3 HP is 2238 watts and a 90% efficient inverter would have to be supplied with 2487 watts.
2487 watts at 12 volts is 207 amps.

A car battery may be able to supply this for half a minute while starting a car, but it would run flat very soon and possibly be damaged if it had to produce this current continuously.

...So the only way around that would be a bank of batteries in parallel.

That would be one way.

The Toyota Prius uses a large bank of NiMH batteries giving 201 volts at 36 HP or 27 KW.
That would be drawing a current of 134 amps.

http://www.toyota.com/prius-hybrid/specs.html

So, a series / parallel arrangement would be good, however, you would have to find a suitable inverter for whatever voltage you ended up with.

Why I'm trying to do is, I was thinking it would be cheaper to use batteries than using a Diesel engine to run 3 or 5 hp water pump motor in Agriculture irrigation purpose. Banking of batteries could be considered if it runs for couple of hours.
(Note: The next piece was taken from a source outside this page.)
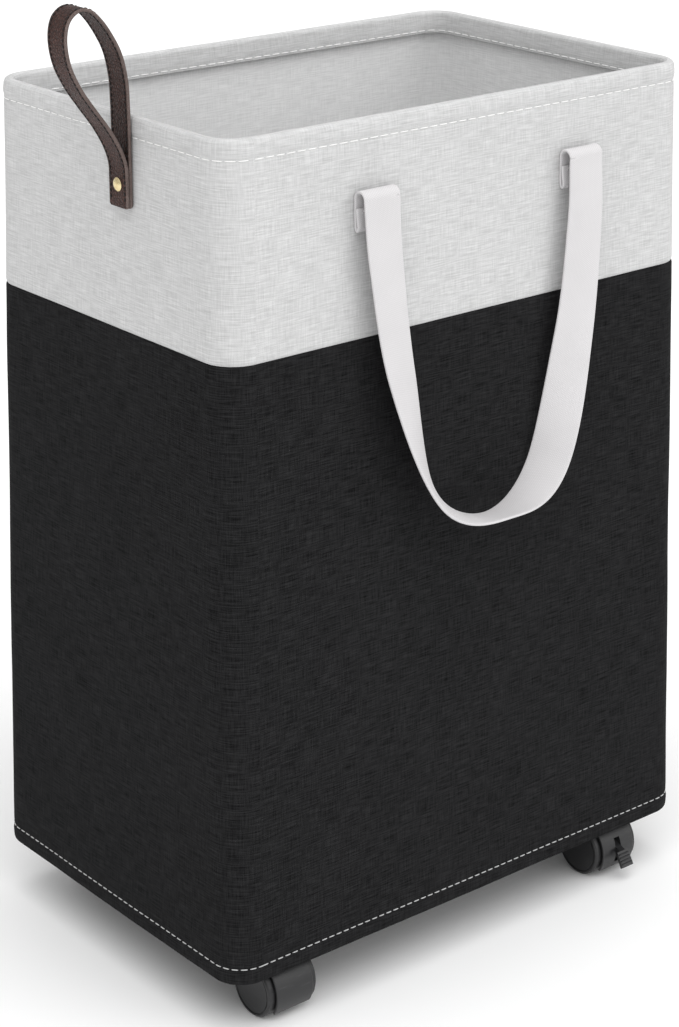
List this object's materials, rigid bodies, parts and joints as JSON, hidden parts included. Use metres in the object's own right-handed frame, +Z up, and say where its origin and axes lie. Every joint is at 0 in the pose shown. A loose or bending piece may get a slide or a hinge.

The place where I live have unreliable electricity supply and getting diesel is twice expensive about $6 / gallon. So considering the usage of around 200 - 300 hours in a year would be cheaper. Why I'm trying to do is, I was thinking it would be cheaper to use batteries than using a Diesel engine to run 3 or 5 hp water pump motor in Agriculture irrigation purpose. Banking of batteries could be considered if it runs for couple of hours. The place where I live have unreliable electricity supply and getting diesel is twice expensive about$ 6 / gallon. So considering the usage of around 200 - 300 hours in a year would be cheaper.
Well, you'll have to do some calculations to see if it is really economically viable: you didn't say what electricity costs and you'll have to know that to know what it costs to charge the batteries. Do the full calculation to get \$ per kWh for grid power and battery power, multiply the difference by the number of hours in a year, then compare with the cost of an inverter to see how long it takes to pay back.